### Short task
Exactly the lines from the start of the data through the line containing "return (radius *" should be output, with both ends kept and nothing added.

### Collected material
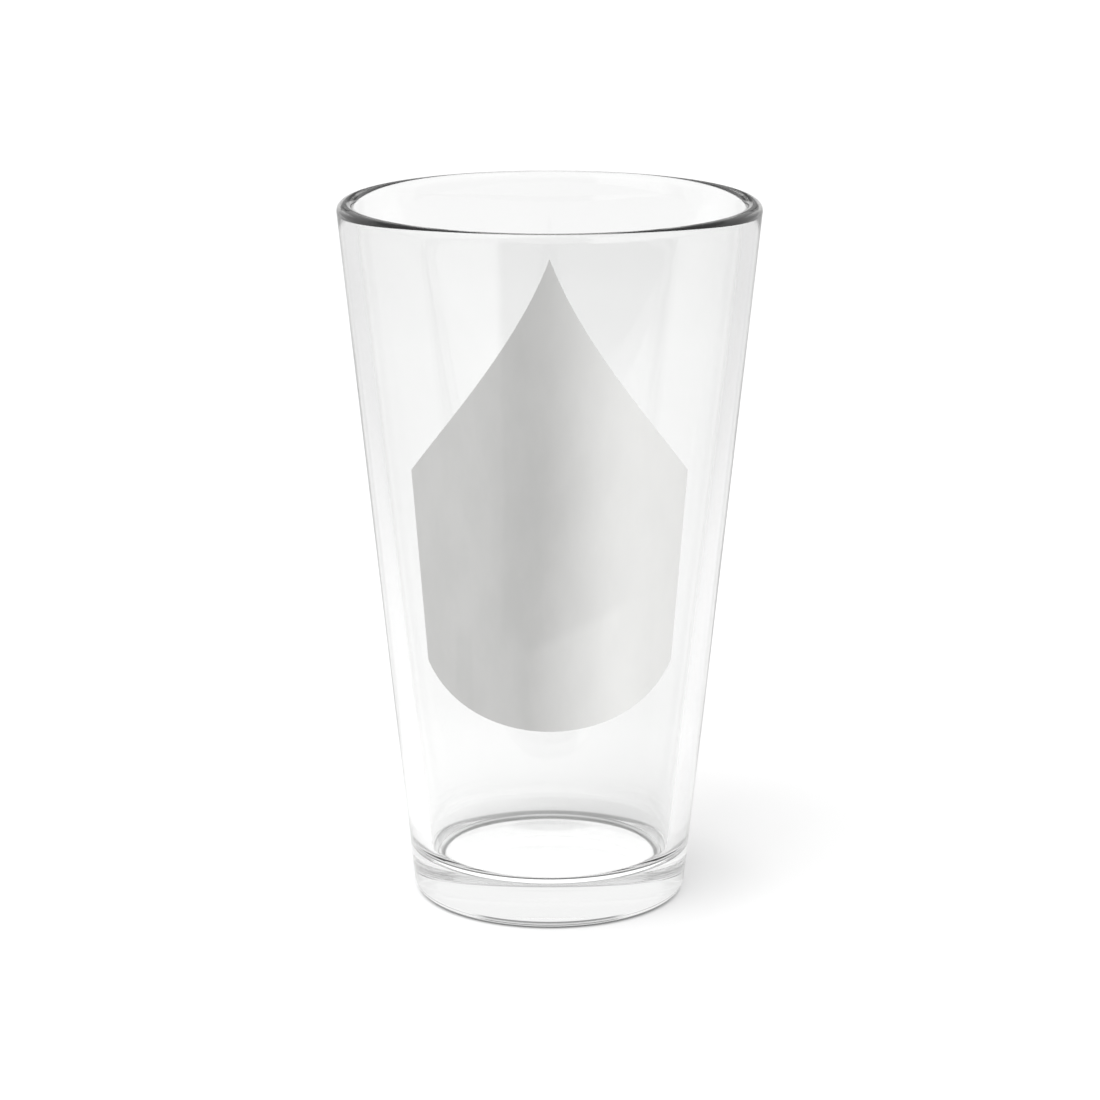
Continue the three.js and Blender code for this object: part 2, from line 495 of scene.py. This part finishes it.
def artwork_rows():
    """(half width, height) of the panel from its tip down to its lowest point."""
    shoulder = Vector((side_half_width(PRINT_SHOULDER), PRINT_SHOULDER))
    tip = Vector((0, PRINT_TOP))
    top = []
    for step in range(WALL_STEPS * 2):
        t = step / (WALL_STEPS * 2)
        top.append((1 - t) ** 2 * tip + 2 * (1 - t) * t * PRINT_TOP_BOW + t**2 * shoulder)
    side_foot = Vector((side_half_width(PRINT_SIDE_FOOT), PRINT_SIDE_FOOT))
    cut = math.acos(side_foot.x / PRINT_ROUND_HALF_WIDTH)
    half_height = (PRINT_SIDE_FOOT - PRINT_BOTTOM) / (1 - math.sin(cut))
    middle = Vector((0, PRINT_BOTTOM + half_height))
    bottom = [
        middle + Vector((PRINT_ROUND_HALF_WIDTH * ray.x, half_height * ray.y))
        for ray in arc_points(Vector((0, 0)), 1.0, -cut, -math.pi / 2, 2 * ARC_STEPS)
    ]
    return [*top, shoulder, *between(shoulder, side_foot, WALL_STEPS), *bottom]


def on_wall(across, height, lift):
    """The point of the rolled-out wall, put back round the cone and lifted off the glass."""
    turn = math.atan2(across, cone_length + height) / math.sin(lean)
    radius = math.hypot(across, cone_length + height) * math.sin(lean)
    upright = (radius - FOOT_RADIUS) / slope - lift * math.sin(lean)
    radius += lift * math.cos(lean)
    return (radius * math.sin(turn), -radius * math.cos(turn), upright)


def add_skin(work, lift):
    """One face of the film, as rows of vertices: a single vertex at the tip and at the bottom."""
    rows = []
    for half_width, height in artwork_rows():
        if half_width < POINT_WIDTH:
            rows.append([work.verts.new(on_wall(0, height, lift))])
            continue
        shares = [2 * column / PRINT_COLUMNS - 1 for column in range(PRINT_COLUMNS + 1)]
        rows.append([work.verts.new(on_wall(half_width * s, height, lift)) for s in shares])
    for upper, lower in zip(rows, rows[1:]):
        for column in range(PRINT_COLUMNS):
            corners = [
                upper[min(column, len(upper) - 1)],
                upper[min(column + 1, len(upper) - 1)],
                lower[min(column + 1, len(lower) - 1)],
                lower[min(column, len(lower) - 1)],
            ]
            work.faces.new(list(dict.fromkeys(corners)))
    left = [row[0] for row in rows]
    right = [row[-1] for row in rows if len(row) > 1]
    return left + right[::-1]


def ink_bands(graph, x, z):
    """Soft upright bands of light and dark, and in the middle a painted reflection of the table that
    makes the ink lighter below an edge rising to the right.
    """
    low = graph.step(z, *INK_LOW)
    left_end = INK_LEFT - INK_LEFT_FALL
    left = graph.step(x, *INK_LEFT_RUN, INK_LEFT, left_end)
    valley = graph.product(low, graph.step(x, *INK_VALLEY_EDGE))
    valley = graph.mix(valley, INK_VALLEY, left_end)
    shade = graph.mix(graph.step(x, *INK_VALLEY_START), left, valley)
    right = graph.step(x, *INK_RIGHT_RUN, 0.0, INK_RIGHT - INK_VALLEY)
    # Painted reflection of the table: lighter in the middle below an edge that rises to the right.
    rise = graph.product(graph.math("MAXIMUM", x, REFLECTION_EDGE_START), REFLECTION_EDGE_SLOPE)
    below_reflection_edge = graph.step(graph.math("SUBTRACT", z, rise), *REFLECTION_EDGE_HEIGHT)
    painted_reflection = graph.product(graph.step(x, *PAINTED_REFLECTION_LEFT), graph.step(x, *PAINTED_REFLECTION_RIGHT), below_reflection_edge, PAINTED_REFLECTION_LIGHT)
    from_stripe = graph.math("ABSOLUTE", graph.math("SUBTRACT", x, STRIPE_MIDDLE))
    stripe = graph.product(graph.step(from_stripe, *STRIPE_EDGE), low, -STRIPE_DARKNESS)
    for part in (right, painted_reflection, stripe):
        shade = graph.math("ADD", shade, part)
    return shade


def grey_ink():
    """Satin grey ink in soft bands with a painted reflection, finely grained, and with painted light
    that makes the side meeting the glass lighter.
    """
    material, graph, shader = new_material("grey_ink")
    position = graph.node("ShaderNodeTexCoord").outputs["Object"]
    stretch = {0: position, 1: (1, 1, INK_STRETCH)}
    upright = graph.node("ShaderNodeVectorMath", stretch, operation="MULTIPLY").outputs[0]
    x, y, z = graph.separate(position)
    drift = graph.noise(upright, DRIFT_SCALE)
    drift = graph.step(drift, *DRIFT_RANGE, -DRIFT_WIDTH, DRIFT_WIDTH)
    shade = ink_bands(graph, graph.math("ADD", x, drift), z)
    clouds = graph.noise(upright, CLOUD_SCALE, detail=4.0, roughness=0.6)
    clouds = graph.step(clouds, *CLOUD_RANGE, -CLOUD_DEPTH, CLOUD_DEPTH)
    shade = graph.math("ADD", shade, clouds)
    radius_at_foot = graph.math("SUBTRACT", graph.length(x, y), graph.product(z, slope))
    inner = graph.step(radius_at_foot, FOOT_RADIUS + INK_ABOVE_GLASS / 4, FOOT_RADIUS)
    # Painted light: the side that meets the glass gets a lighter flat shade, as if lit through the
    # glass.
    shade = graph.mix(inner, shade, INNER_SIDE_PAINTED_LIGHT)
    blue = graph.product(shade, INK_WARMTH)
    colour = graph.node("ShaderNodeCombineColor", {0: shade, 1: shade, 2: blue}).outputs[0]
    graph.put(shader.inputs["Base Color"], colour)
    grain = graph.noise(position, GRAIN_SCALE, detail=3.0)
    graph.put(shader.inputs["Roughness"], graph.step(grain, *GRAIN_RANGE, *INK_ROUGHNESS))
    bump = {"Height": grain, "Strength": GRAIN_STRENGTH, "Distance": GRAIN_HEIGHT}
    graph.put(shader.inputs["Normal"], graph.node("ShaderNodeBump", bump).outputs[0])
    return material


def build_print():
    work = bmesh.new()
    front = add_skin(work, INK_ABOVE_GLASS)
    back = add_skin(work, -INK_INTO_GLASS)
    for index, corner in enumerate(front):
        following = (index + 1) % len(front)
        work.faces.new((corner, front[following], back[following], back[index]))
    piece = finish_mesh(work, "ink_panel", grey_ink())
    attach(piece, "root")
    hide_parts("printed_panel")


def settle_rendering():
    """Light needs many bounces to get through clear glass, and the view is neutral."""
    scene = bpy.context.scene
    scene.view_settings.view_transform = "Standard"
    scene.cycles.max_bounces = LIGHT_BOUNCES
    scene.cycles.transmission_bounces = LIGHT_BOUNCES
    scene.cycles.glossy_bounces = LIGHT_BOUNCES
    scene.cycles.use_denoising = True


add_camera()
light_the_world()
add_floor()
add_softbox("key", turn=35, rise=56, size=3.2, energy=112.0)
add_softbox("side", turn=105, rise=60, size=2.4, energy=22.0)
build_glass()
build_print()
settle_rendering()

### Answer in full
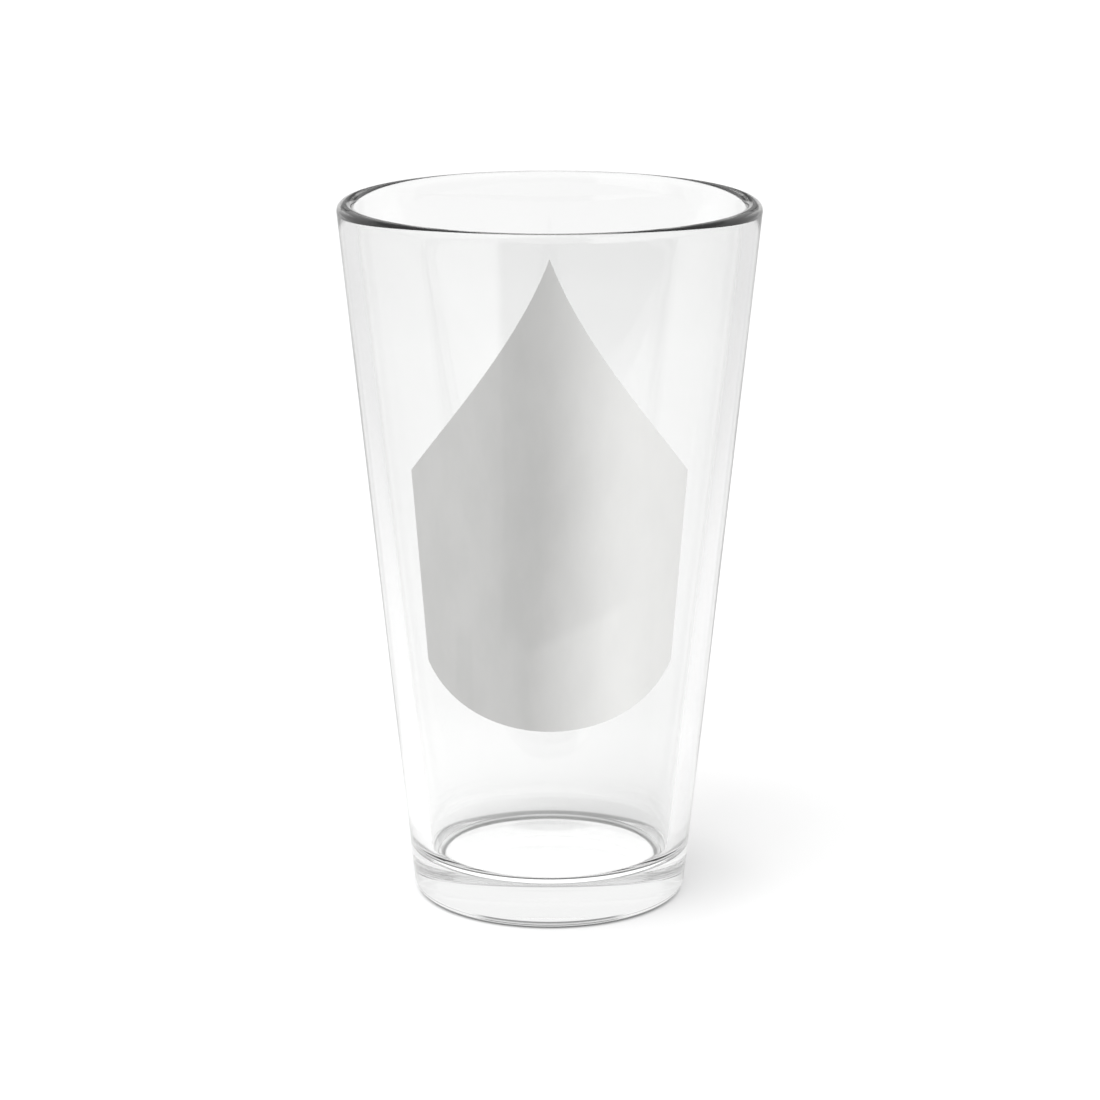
Continue the three.js and Blender code for this object: part 2, from line 495 of scene.py. This part finishes it.
def artwork_rows():
    """(half width, height) of the panel from its tip down to its lowest point."""
    shoulder = Vector((side_half_width(PRINT_SHOULDER), PRINT_SHOULDER))
    tip = Vector((0, PRINT_TOP))
    top = []
    for step in range(WALL_STEPS * 2):
        t = step / (WALL_STEPS * 2)
        top.append((1 - t) ** 2 * tip + 2 * (1 - t) * t * PRINT_TOP_BOW + t**2 * shoulder)
    side_foot = Vector((side_half_width(PRINT_SIDE_FOOT), PRINT_SIDE_FOOT))
    cut = math.acos(side_foot.x / PRINT_ROUND_HALF_WIDTH)
    half_height = (PRINT_SIDE_FOOT - PRINT_BOTTOM) / (1 - math.sin(cut))
    middle = Vector((0, PRINT_BOTTOM + half_height))
    bottom = [
        middle + Vector((PRINT_ROUND_HALF_WIDTH * ray.x, half_height * ray.y))
        for ray in arc_points(Vector((0, 0)), 1.0, -cut, -math.pi / 2, 2 * ARC_STEPS)
    ]
    return [*top, shoulder, *between(shoulder, side_foot, WALL_STEPS), *bottom]


def on_wall(across, height, lift):
    """The point of the rolled-out wall, put back round the cone and lifted off the glass."""
    turn = math.atan2(across, cone_length + height) / math.sin(lean)
    radius = math.hypot(across, cone_length + height) * math.sin(lean)
    upright = (radius - FOOT_RADIUS) / slope - lift * math.sin(lean)
    radius += lift * math.cos(lean)
    return (radius * math.sin(turn), -radius * math.cos(turn), upright)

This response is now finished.